Exercise description: Quote every line of the material beneath this one.

Data provided:
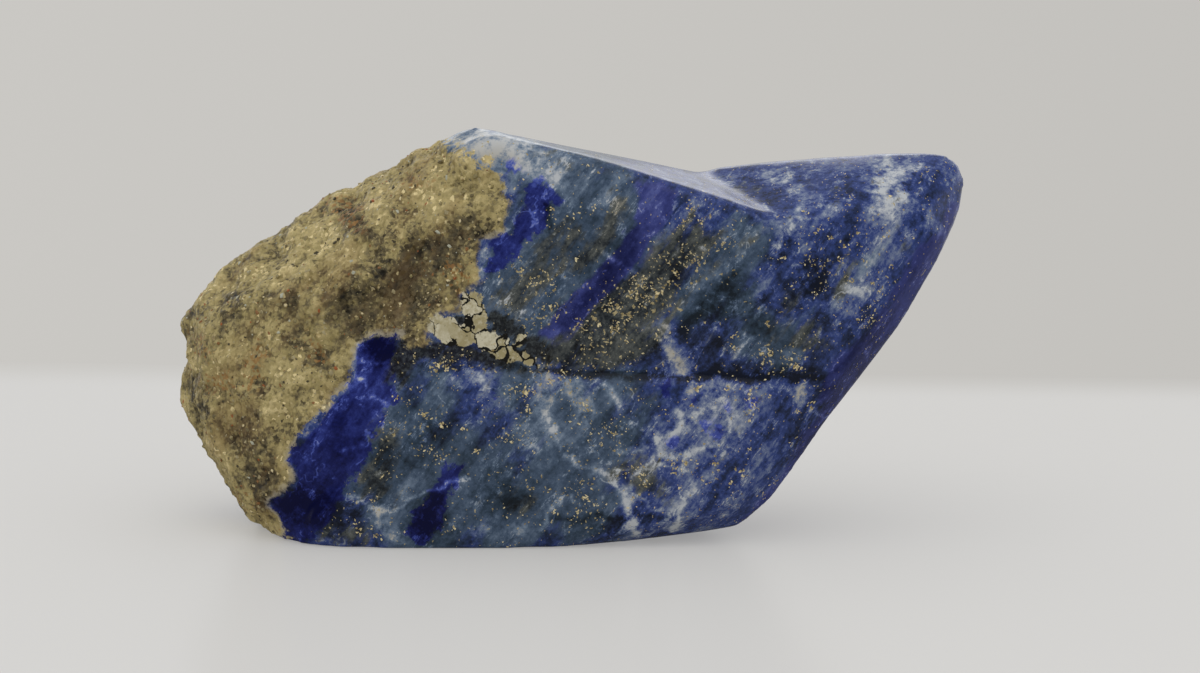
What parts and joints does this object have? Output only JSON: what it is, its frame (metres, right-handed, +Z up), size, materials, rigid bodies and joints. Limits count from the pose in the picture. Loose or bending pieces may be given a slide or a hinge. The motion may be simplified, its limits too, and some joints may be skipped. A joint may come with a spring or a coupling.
{
  "type": "lapis lazuli freeform",
  "caption": "Polished freeform of lapis lazuli with a pointed horn at one end, a ledge across its front, raw matrix at the other end and a small flat to stand on.",
  "frame": {"origin": "centre of the stone's outline on the table, at the height of the flat it stands on", "axes": "+X along the stone from its raw end to its horn, +Y from its polished front to its back, +Z up"},
  "size_m": [0.1024, 0.0404, 0.0527],
  "materials": {
    "lapis": "polished blue stone, with raw olive-brown matrix at one end"
  },
  "bodies": {
    "root": {"lapis_freeform": "lapis"}
  },
  "joints": []
}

Result:
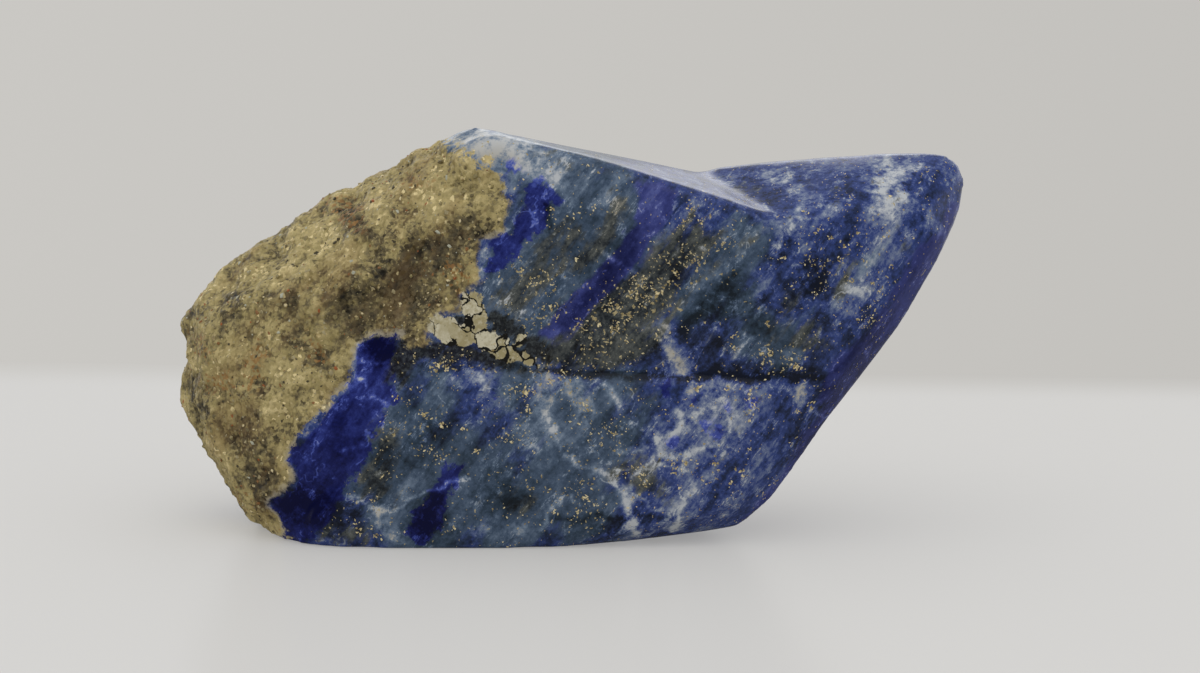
What parts and joints does this object have? Output only JSON: what it is, its frame (metres, right-handed, +Z up), size, materials, rigid bodies and joints. Limits count from the pose in the picture. Loose or bending pieces may be given a slide or a hinge. The motion may be simplified, its limits too, and some joints may be skipped. A joint may come with a spring or a coupling.
{
  "type": "lapis lazuli freeform",
  "caption": "Polished freeform of lapis lazuli with a pointed horn at one end, a ledge across its front, raw matrix at the other end and a small flat to stand on.",
  "frame": {"origin": "centre of the stone's outline on the table, at the height of the flat it stands on", "axes": "+X along the stone from its raw end to its horn, +Y from its polished front to its back, +Z up"},
  "size_m": [0.1024, 0.0404, 0.0527],
  "materials": {
    "lapis": "polished blue stone, with raw olive-brown matrix at one end"
  },
  "bodies": {
    "root": {"lapis_freeform": "lapis"}
  },
  "joints": []
}